## PROBLEM DETAILS
Return verbatim the inclusive range of lines running from the line that contains "Turn this picture" to the line that contains "plug_length = 22.0". Omit every other line.

[Stored entries]
____________________
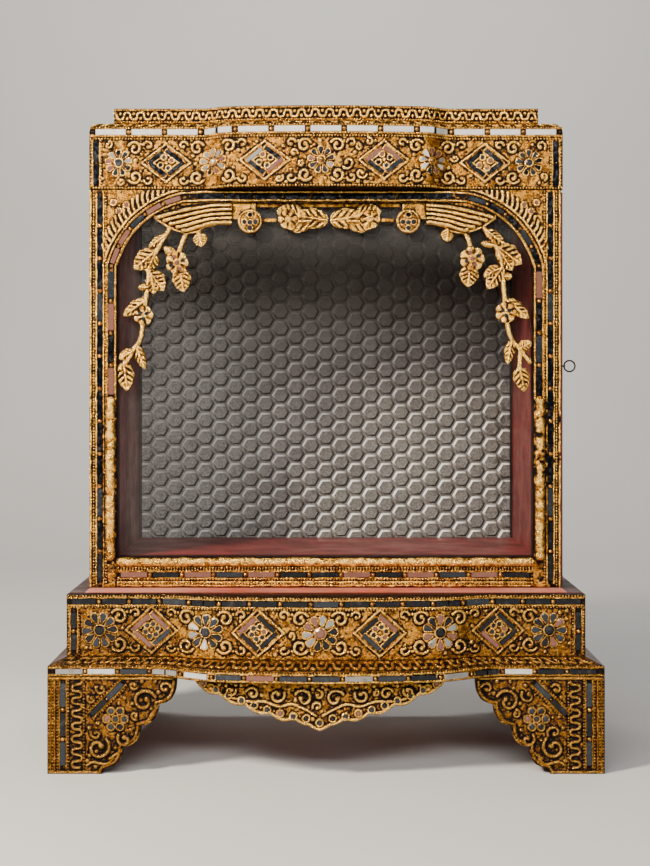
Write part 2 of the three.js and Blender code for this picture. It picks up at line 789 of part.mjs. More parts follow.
const corner = (side) => ([inward, down]) => [side * (openHalf - inward), openTop - down];

function archPoint(t, offset = 0) {
  const a = [0, archStart];
  const c = [archPullIn, archPullDown];
  const b = [archReach, 0];
  const mix = (i) => (1 - t) ** 2 * a[i] + 2 * t * (1 - t) * c[i] + t ** 2 * b[i];
  const slope = (i) => 2 * (1 - t) * (c[i] - a[i]) + 2 * t * (b[i] - c[i]);
  const length = Math.hypot(slope(0), slope(1));
  return [mix(0) + (offset * slope(1)) / length, mix(1) - (offset * slope(0)) / length];
}

// The foliage, in hundredths of the arch's reach: stems are lines of points, flowers have a radius, and
// leaves have a length, a width and an angle
const sprays = {
  left: {
    stems: [
      [[84.4, 26.6], [59.4, 70.3], [48.4, 100], [45.3, 125], [40.6, 162.5]],
      [[39.1, 171.9], [34.4, 201.6], [23.4, 220.3], [6.2, 246.9]],
      [[107.8, 35.9], [96.9, 57.8], [89.8, 81.2]],
      [[118.8, 34.4], [123.4, 53.1]],
      [[59.4, 68.8], [40.6, 85.9]],
    ],
    flowers: [[89.1, 89.1, 17.2], [39.1, 167.2, 14.8]],
    leaves: [[71.9, 48.4, 29.7, 12.5, 3.75], [56.2, 71.9, 40.6, 26.6, 3.85],
      [56.2, 75, 31.2, 18.8, 4.3], [48.4, 103.1, 34.4, 25, 5.38], [50, 106.2, 29.7, 18.8, 4.9],
      [85.9, 78.1, 20.3, 12.5, 2.5], [93.8, 98.4, 34.4, 25, 4.85], [121.9, 45.3, 20.3, 18.8, 4.9],
      [43.8, 143.8, 42.2, 17.2, 3.75], [46.9, 125, 15.6, 10.9, 3.2], [26.6, 210.9, 39.1, 14.1, 5.11],
      [23.4, 220.3, 23.4, 15.6, 3.66], [9.4, 237.5, 42.2, 23.4, 4.85]],
  },
  right: {
    stems: [
      [[84.4, 21.9], [67.2, 45.3], [54.7, 65.6], [46.9, 87.5], [43.8, 129.7], [39.8, 153.1]],
      [[39.1, 168.8], [37.5, 184.4], [31.2, 203.1], [17.2, 220.3], [4.7, 235.9]],
      [[110.9, 31.2], [98.4, 50], [90.6, 71.9]],
      [[125, 28.1], [127.3, 45.3]],
      [[18.8, 218.8], [20.3, 250]],
    ],
    flowers: [[90.5, 82.8, 18.6], [40.3, 162.5, 16.2]],
    leaves: [[70.3, 40.6, 34.4, 15.6, 5.64], [53.1, 65.6, 43.8, 28.1, 5.67],
      [50, 71.9, 34.4, 18.8, 5.3], [46.9, 96.9, 37.5, 21.9, 4.1], [48.4, 96.9, 28.1, 17.2, 3.6],
      [57.8, 62.5, 20.3, 9.4, 3.0], [93.8, 93.8, 31.2, 25, 4.6], [127.3, 39.1, 18.8, 17.2, 4.7],
      [40.6, 143.8, 43.8, 18.8, 5.6], [45.3, 109.4, 14.1, 10.9, 0], [31.2, 204.7, 35.9, 14.1, 4.5],
      [20.3, 217.2, 20.3, 15.6, 0.54], [20.3, 243.8, 37.5, 21.9, 4.9]],
  },
};

// A length drawn in hundredths of the arch's reach
function drawn(share) {
  return (share * archReach) / 100;
}

// Leaf outlines point along their angle, which is measured from +x, anticlockwise
function leaf(x, z, length, width, angle) {
  const outline = [[-0.06, 0], [0.3, -0.5], [0.7, -0.4], [1, 0], [0.7, 0.4], [0.3, 0.5]]
    .map(([a, b]) => [a * length, b * width]);
  return plate(polygon(turned(outline, x, z, angle)), carvedBack, carvedThick);
}

function spandrel(side, word) {
  const at = corner(side);
  const steps = [0, 0.25, 0.5, 0.75, 1];
  const arch = steps.map((t) => archPoint(t));
  const end = sheafEnd[word];
  const drawnAt = ([inward, down]) => at([drawn(inward), drawn(down)]);
  const lip = [[91, 22], [84, 31], [103, 42], [116, 41], [131, 34], [150, 30]].map((p) => p.map(drawn));
  const outline = [[fit, fit], [fit, archStart], ...arch.slice(1, -1), ...lip,
    [end - fit, drawn(32.5)], [end - fit, fit]];
  const placed = outline.map(at);
  const clockwise = THREE.ShapeUtils.isClockWise(placed.map(([x, y]) => ({ x, y })));
  const board = plate(polygon(clockwise ? placed.reverse() : placed), carvedBack, carvedThick + 1.5);
  const forms = [solid(board)];
  const raised = (geometry) => onto(geometry, () => carvedBack - carvedThick - 1.5);
  const bandEdge = (offset) => steps.map((t) => archPoint(t, offset));
  const band = [...bandEdge(1.5), ...bandEdge(9).reverse()].map(at);
  const bandTurn = THREE.ShapeUtils.isClockWise(band.map(([x, y]) => ({ x, y })));
  forms.push(raised(plate(polygon(bandTurn ? band.reverse() : band), hidden, hidden + tileHeight)));
  for (let i = 0; i < flutes; i++) {
    const t = i / (flutes - 1);
    const line = [[131, 6 + 26 * t], [106 - 6 * t, 9 + 27 * t], [78 + 19 * t, 16 + 20 * t]];
    const root = [end - 3, drawn(4 + 25 * t)];
    forms.push(raised(thread([at(root), ...line.map(drawnAt)], 2.4, 3)));
  }
  const spray = sprays[word];
  const stemPlane = carvedBack - carvedThick + 2;
  for (const line of spray.stems) {
    forms.push(onto(thread(line.map(drawnAt), 3.2, line.length - 1), () => stemPlane));
  }
  for (const [a, b, length, width, angle] of spray.leaves) {
    forms.push(solid(leaf(...drawnAt([a, b]), drawn(length), drawn(width), angle)));
  }
  for (const [a, b, radius] of spray.flowers) {
    const [x, z] = drawnAt([a, b]);
    const head = new THREE.CylinderGeometry(drawn(radius), drawn(radius) * 0.55, carvedThick + 1, 6);
    forms.push(solid(head.translate(x, carvedBack - (carvedThick + 1) / 2 - 1, z)));
  }
  const opening = block(-openHalf + fit, openHalf - fit, -doorThick, doorThick, openLow, openTop - fit);
  return join(forms).intersect(opening);
}

add("spandrel_left", spandrel(-1, "left"), gilt, door);
add("spandrel_right", spandrel(1, "right"), gilt, door);

// The carved centre piece between the sheaves

function garland() {
  const left = -(openHalf - sheafEnd.left) + 0.4;
  const right = openHalf - sheafEnd.right - 0.4;
  const half = (right - left) / 2;
  const middle = (left + right) / 2;
  const z = openTop - fit;
  const back = carvedBack;
  const forms = [block(left, right, back - 5, back, z - 3.4, z)];
  for (const side of [-1, 1]) {
    const end = middle + side * half;
    const roundel = end - side * (roundelRadius + 5);
    const blockEnds = [end, end - side * 2 * roundelRadius].sort((a, b) => a - b);
    forms.push(block(blockEnds[0], blockEnds[1], back - carvedThick, back, z - 1.3 * roundelRadius, z));
    const disc = new THREE.CylinderGeometry(roundelRadius, roundelRadius * 0.85, carvedThick + 1, 8);
    forms.push(solid(disc.translate(roundel, back - (carvedThick + 1) / 2, z - 1.5 * roundelRadius)));
    const linkEnds = [roundel, middle + side * half * 0.48].sort((a, b) => a - b);
    forms.push(block(linkEnds[0], linkEnds[1], back - 5, back - 1, z - half * 0.19, z - half * 0.158));
    const aim = (tilt) => (side > 0 ? tilt : Math.PI - tilt);
    const leaves = [[0.01, 0.17, 0.37, 0.185, 0.12], [0.18, 0.18, 0.33, 0.2, 0],
      [0.28, 0.13, 0.26, 0.19, 0.2]];
    for (const [out, drop, length, width, tilt] of leaves) {
      const x = middle + side * out * half;
      forms.push(solid(leaf(x, z - drop * half, length * half, width * half, aim(tilt))));
    }
    const bloom = new THREE.CylinderGeometry(half * 0.1, half * 0.065, carvedThick + 2, 6);
    const bloomX = middle + side * half * 0.42;
    forms.push(solid(bloom.translate(bloomX, back - (carvedThick + 2) / 2, z - half * 0.16)));
    const tab = middle + side * half * 0.36;
    forms.push(block(tab - half * 0.09, tab + half * 0.09, back - 5.5, back, z - half * 0.13, z));
  }
  return join(forms);
}

add("garland", garland(), gilt, door);

// Two small iron butt hinges in the seam, and the wire eye at the door's free edge

function hingeLeafPiece(level, sign) {
  const half = hingeHeight / 2;
  const x0 = hingeX;
  const near = hingeY + (sign * fit) / 2;
  const y = [near, near + sign * hingeLeaf].sort((a, b) => a - b);
  const knuckle = new THREE.CylinderGeometry(knuckleRadius, knuckleRadius, half - 2 * fit, 8);
  knuckle.rotateX(Math.PI / 2);
  knuckle.translate(hingeX, hingeY, level - sign * (half / 2));
  const span = sign < 0 ? [level + fit, level + half - fit] : [level - half + fit, level - fit];
  return solid(knuckle)
    .add(block(x0, hingeX + hingeReach, y[0], y[1], span[0], span[1]))
    .add(block(hingeX + knuckleRadius + fit, hingeX + hingeReach, y[0], y[1], level - half + fit,
      level + half - fit));
}

for (const [word, level] of hingeLevels) {
  add("hinge_" + word + "_case_leaf", hingeLeafPiece(level, 1), darkIron);
  add("hinge_" + word + "_door_leaf", hingeLeafPiece(level, -1).translate([-doorTilt, 0, 0]), darkIron, door);
}

function wireEye() {
  const ring = new THREE.TorusGeometry(eyeRadius, wireRadius, 4, 10).rotateX(Math.PI / 2);
  const shank = new THREE.CylinderGeometry(wireRadius, wireRadius, 5, 5).rotateZ(Math.PI / 2);
  const x = doorHalf + 4 + eyeRadius;
  const z = doorZ + eyeRise;
  const y = 9;
  return solid(ring.translate(x, y, z)).add(solid(shank.translate(doorHalf + 2.5 + fit, y, z)));
}

add("door_eye", wireEye(), darkIron, door);

export default shrine;
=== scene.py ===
import math

import bmesh
import bpy
import numpy as np
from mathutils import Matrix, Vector


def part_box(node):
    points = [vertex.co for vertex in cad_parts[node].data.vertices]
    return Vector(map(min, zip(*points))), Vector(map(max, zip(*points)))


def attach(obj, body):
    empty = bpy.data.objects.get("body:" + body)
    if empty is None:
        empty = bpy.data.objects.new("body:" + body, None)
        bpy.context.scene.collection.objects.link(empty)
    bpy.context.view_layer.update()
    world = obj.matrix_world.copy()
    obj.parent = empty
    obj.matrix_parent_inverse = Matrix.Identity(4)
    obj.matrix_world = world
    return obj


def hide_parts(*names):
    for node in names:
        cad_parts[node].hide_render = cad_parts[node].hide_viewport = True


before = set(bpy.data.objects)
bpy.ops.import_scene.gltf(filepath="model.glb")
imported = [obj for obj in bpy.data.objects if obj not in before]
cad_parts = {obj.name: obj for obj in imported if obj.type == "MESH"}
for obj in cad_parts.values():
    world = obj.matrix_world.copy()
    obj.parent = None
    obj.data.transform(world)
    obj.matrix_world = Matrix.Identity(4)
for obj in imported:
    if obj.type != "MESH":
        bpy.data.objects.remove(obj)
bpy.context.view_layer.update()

# Sizes are in millimetres until a mesh is made, in the frame's own axes: the front faces -y.
MM = 0.001


def sides(node):
    """A solid's extent: ((x0, x1), (y0, y1), (z0, z1)) in mm."""
    low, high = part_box(node)
    return [(1000 * a, 1000 * b) for a, b in zip(low, high)]


base_x, base_y, base_z = sides("base_frieze")
ledge_x, _, ledge_z = sides("ledge_front")
foot_x, foot_y, foot_z = sides("foot_front_left")
apron_x, _, _ = sides("front_apron")
cornice_x, cornice_y, cornice_z = sides("cornice_frieze")
moulding_x, moulding_y, moulding_z = sides("cornice_moulding")
crown_x, crown_y, crown_z = sides("crown_slab")
_, stile_y, stile_z = sides("stile_left")
rail_x, rail_y, rail_z = sides("rail_bottom")
top_x, top_y, top_z = sides("rail_top")
_, carving_y, _ = sides("spandrel_left")
garland_x, garland_y, garland_z = sides("garland")
sheet_x, sheet_y, sheet_z = sides("hexagon_sheet")
glass_x, _, _ = sides("door_glass")

# The carved fronts: each board's face is worked out from its flat back and its thickness
BASE_THICK, CORNICE_THICK, DOOR_THICK, CARVING_THICK, APRON_THICK = 16, 14, 22, 8.5, 12
LEDGE_DEEP, LEDGE_RISE = 17, 6.4  # how far the ledge's slope runs in, and climbs
APRON_BACK, CROWN_BACK = 13, 12  # how far these stand behind the ledge and the door
STILE_WIDE, SEAM = 26, 0.3

base_face = base_y[1] - BASE_THICK
cornice_face = cornice_y[1] - CORNICE_THICK
door_face = stile_y[1] - DOOR_THICK
ledge_face = base_face - LEDGE_DEEP
foot_face = foot_y[1] - BASE_THICK
apron_face = ledge_face + APRON_BACK
crown_face = door_face + CROWN_BACK
board_face = carving_y[1] - CARVING_THICK
door_middle = (glass_x[0] + glass_x[1]) / 2
open_half = top_x[1] - door_middle + SEAM
open_top = top_z[0]
open_low = rail_z[1]
door_half = open_half + STILE_WIDE

# Bowed fronts step out between outer and inner, then swell by crown to the middle
LEDGE_BOW = (160, 95, 31, 9.4)
BASE_BOW = (156, 98, 16, 6)
CORNICE_BOW = (118, 92, 17, 6.8)
CROWN_BOW = (118, 92, 14, 6.8)
FLAT = (1, 0.5, 0, 0)

# The moulded work: radii of the putty threads and beads, the beads' pitch and the mesh's pitch
THREAD = 1.5
FINE_THREAD = 0.75
BEAD = 1.2
BEAD_PITCH = 2.8
GRID = 0.75
WANDER = 9  # the size over which hand-laid lines drift
UNGILDED = -2.0  # stands in the ridge attribute for a board's plain lacquered back

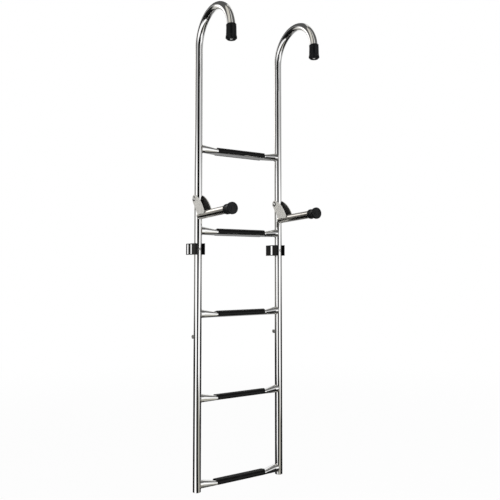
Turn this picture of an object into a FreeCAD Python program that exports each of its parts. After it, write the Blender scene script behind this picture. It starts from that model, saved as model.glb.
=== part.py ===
import FreeCAD, Part
import math
import os
from FreeCAD import Vector

# Folding dock ladder of bent stainless tube: two rails that end in hooks, five
# rungs with moulded treads, two stand-off arms and a lower section that folds up
# behind the upper one into two stow clips.
# Frame, in millimetres: X runs along the rungs, the hooks and the arms reach out
# towards -Y, +Z is up. The origin is the hooks' seat: midway between the rails,
# on the inner crown of the hook bends.

# Tube and rails
tube_od = 25.4
tube_wall = 1.5
rail_spacing = 315.0
hook_radius = 103.0
bend_above_rung = 328.8
foot_below_rung = 20.6

# Rungs, pressed from a round tube to a flat seat for the tread
upper_rungs = 3
lower_rungs = 2
rung_pitch = 266.7
pressed_height = 14.5
pressed_drop = 4.5
press_taper = 42.0
tread_length = 184.0
tread_thickness = 3.2
tread_rib_width = 2.2
tread_rib_height = 0.9
tread_rib_count = 5
tread_end_margin = 4.5
tread_corner_radius = 6.0
tread_wrap = 20.0
tread_tilt = 12.0

# Rubber cap and screw on each hook end
cap_length = 45.5
cap_collar_d = 31.2
cap_foot_d = 35.2
cap_foot_height = 10.0
cap_foot_taper = 0.5
cap_shoulder = 2.0
cap_rim_chamfer = 4.0
cap_end_wall = 6.0
cap_dish_depth = 3.0
cap_dish_rim = 3.5
cap_boss_d = 12.0
hook_tail = 27.2
screw_head_d = 8.0
screw_head_height = 2.6
screw_d = 4.0
screw_length = 16.0

# Fold hinge between the upper and the lower rails
joint_below_rung = 73.5
hinge_offset = 19.5
knuckle_radius = 6.2
collar_height = 6.2
tongue_width = 8.0
cheek_thickness = 4.0
hinge_pin_d = 6.0
pin_head_d = 8.4
pin_head_height = 1.2
plug_length = 22.0

# Stand-off arms
arm_above_rung = 47.6
arm_length = 205.0
arm_tilt = 2.2
pivot_above_arm = 54.7
ear_thickness = 2.5
ear_lobe_radius = 12.5
ear_reach = 68.0
ear_back = 24.0
ear_above_axis = 2.7
ear_bulge = 10.0
ear_corner_radius = 4.0
ear_crown_angle = 35.0
ear_front_angle = 110.0
pivot_bolt_d = 8.0
bolt_head_d = 13.0
bolt_head_height = 3.6
tip_length = 34.0
tip_sleeve_d = 29.8
tip_lip_d = 31.8
tip_lip_length = 4.0
tip_disc_d = 36.8
tip_disc_thickness = 8.0
tip_waist = 8.0
tip_end_wall = 9.0
tip_edge_radius = 3.0
tip_ring_width = 2.0
tip_ring_depth = 1.2
tip_ring_radii = (6.0, 11.0)

# Stow clips
clip_above_joint = 281.0
clip_height = 36.5
clip_wall = 3.0
clip_front = 15.0
clip_tail = 11.0
clip_grip = 2.3
clip_edge_radius = 1.2
slot_height = 31.5
slot_width = 13.3
front_slot_y = 16.4
rear_slot_y = 40.0
rivet_d = 4.0
rivet_head_d = 8.0
rivet_head_height = 2.2

# Foot plugs
foot_plug_length = 20.0
foot_dome = 3.0

# Clearances
seat_gap = 0.1
side_gap = 0.3
rest_gap = 0.3
joint_gap = 0.15
pin_gap = 0.05
overcut = 1.0

tube_r = tube_od / 2
bore_r = tube_r - tube_wall
rail_y = hook_radius
bend_z = tube_r - hook_radius
top_rung_z = bend_z - bend_above_rung
rung_heights = [top_rung_z - i * rung_pitch for i in range(upper_rungs + lower_rungs)]
joint_z = rung_heights[upper_rungs - 1] - joint_below_rung
foot_z = rung_heights[-1] - foot_below_rung
hinge_y = rail_y + hinge_offset
folded_y = rail_y + 2 * hinge_offset
arm_z = rung_heights[1] + arm_above_rung
pivot_z = arm_z + pivot_above_arm
clip_z = joint_z + clip_above_joint
side_x = {"left": -rail_spacing / 2, "right": rail_spacing / 2}
X_AXIS = Vector(1, 0, 0)
Y_AXIS = Vector(0, 1, 0)
Z_AXIS = Vector(0, 0, 1)


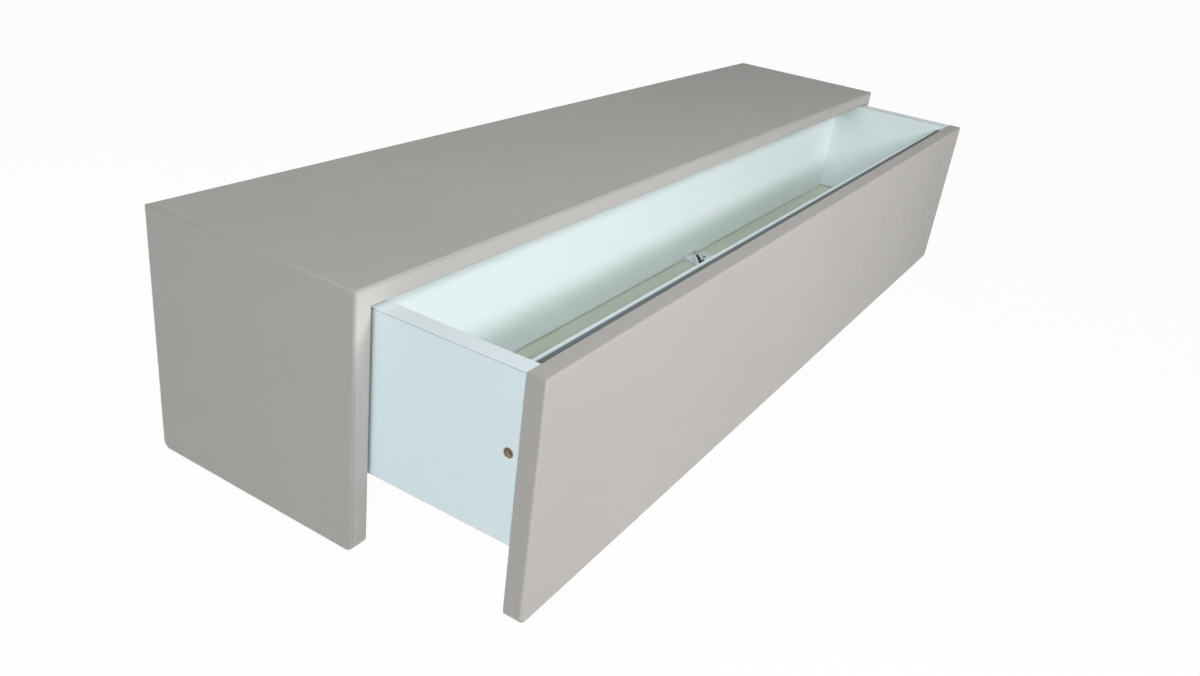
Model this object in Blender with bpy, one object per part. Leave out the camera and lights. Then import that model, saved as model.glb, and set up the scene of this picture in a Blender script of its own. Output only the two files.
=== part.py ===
"""Wall-hung sideboard with one wide drawer, modelled with the drawer pulled out.

Metres, +Z up. X runs along the width, the wall is the plane y = 0 and the front faces -Y.
The origin lies on the back, midway between the two hanging plates.
The drawer's pieces are placed in the frame of an empty on the slide's axis, whose y = 0 is the
visible face of the drawer front, so the same sizes serve the drawer wherever it stands.
"""
import math

import bmesh
import bpy
from mathutils import Matrix, Vector

# Case
CASE_WIDTH = 1.500
CASE_DEPTH = 0.300
CASE_HEIGHT = 0.300
CASE_BOARD = 0.022
CORNER_RADIUS = 0.010
ARRIS = 0.003
FINE_ARRIS = 0.001
GAP = 0.0003

# Back and rear rails
BACK_SHEET = 0.004
BACK_REBATE = 0.010
BACK_RISE = 0.021
REAR_RAIL = 0.018
TOP_RAIL_HEIGHT = 0.080
LOW_RAIL_HEIGHT = 0.060

# Splines in the mitred corners
SPLINE_THICK = 0.004
SPLINE_WIDTH = 0.014
SPLINE_INSET = 0.012
SPLINE_STOP = 0.025

# Dowels
DOWEL_RADIUS = 0.004
DOWEL_LENGTH = 0.030
DOWEL_SEAT = 0.012
DOWEL_CLEAR = 0.001
DOWEL_CHAMFER = 0.001
RAIL_DOWEL_MARGIN = 0.016

# Hanging plates
HANG_DROP = 0.060
HANG_INSET = 0.078
PLATE_WIDTH = 0.070
PLATE_RISE = 0.012
PLATE_DROP = 0.024
PLATE_STEEL = 0.002
PLATE_MARGIN = 0.002
PLATE_SCREW_SPREAD = 0.052
KEYHOLE_RADIUS = 0.0055
KEYHOLE_SLOT = 0.0025
KEYHOLE_DROP = 0.012
KEYHOLE_POCKET = 0.010
KEYHOLE_POCKET_MARGIN = 0.003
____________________
## THE OUTPUT
Turn this picture of an object into a FreeCAD Python program that exports each of its parts. After it, write the Blender scene script behind this picture. It starts from that model, saved as model.glb.
=== part.py ===
import FreeCAD, Part
import math
import os
from FreeCAD import Vector

# Folding dock ladder of bent stainless tube: two rails that end in hooks, five
# rungs with moulded treads, two stand-off arms and a lower section that folds up
# behind the upper one into two stow clips.
# Frame, in millimetres: X runs along the rungs, the hooks and the arms reach out
# towards -Y, +Z is up. The origin is the hooks' seat: midway between the rails,
# on the inner crown of the hook bends.

# Tube and rails
tube_od = 25.4
tube_wall = 1.5
rail_spacing = 315.0
hook_radius = 103.0
bend_above_rung = 328.8
foot_below_rung = 20.6

# Rungs, pressed from a round tube to a flat seat for the tread
upper_rungs = 3
lower_rungs = 2
rung_pitch = 266.7
pressed_height = 14.5
pressed_drop = 4.5
press_taper = 42.0
tread_length = 184.0
tread_thickness = 3.2
tread_rib_width = 2.2
tread_rib_height = 0.9
tread_rib_count = 5
tread_end_margin = 4.5
tread_corner_radius = 6.0
tread_wrap = 20.0
tread_tilt = 12.0

# Rubber cap and screw on each hook end
cap_length = 45.5
cap_collar_d = 31.2
cap_foot_d = 35.2
cap_foot_height = 10.0
cap_foot_taper = 0.5
cap_shoulder = 2.0
cap_rim_chamfer = 4.0
cap_end_wall = 6.0
cap_dish_depth = 3.0
cap_dish_rim = 3.5
cap_boss_d = 12.0
hook_tail = 27.2
screw_head_d = 8.0
screw_head_height = 2.6
screw_d = 4.0
screw_length = 16.0

# Fold hinge between the upper and the lower rails
joint_below_rung = 73.5
hinge_offset = 19.5
knuckle_radius = 6.2
collar_height = 6.2
tongue_width = 8.0
cheek_thickness = 4.0
hinge_pin_d = 6.0
pin_head_d = 8.4
pin_head_height = 1.2
plug_length = 22.0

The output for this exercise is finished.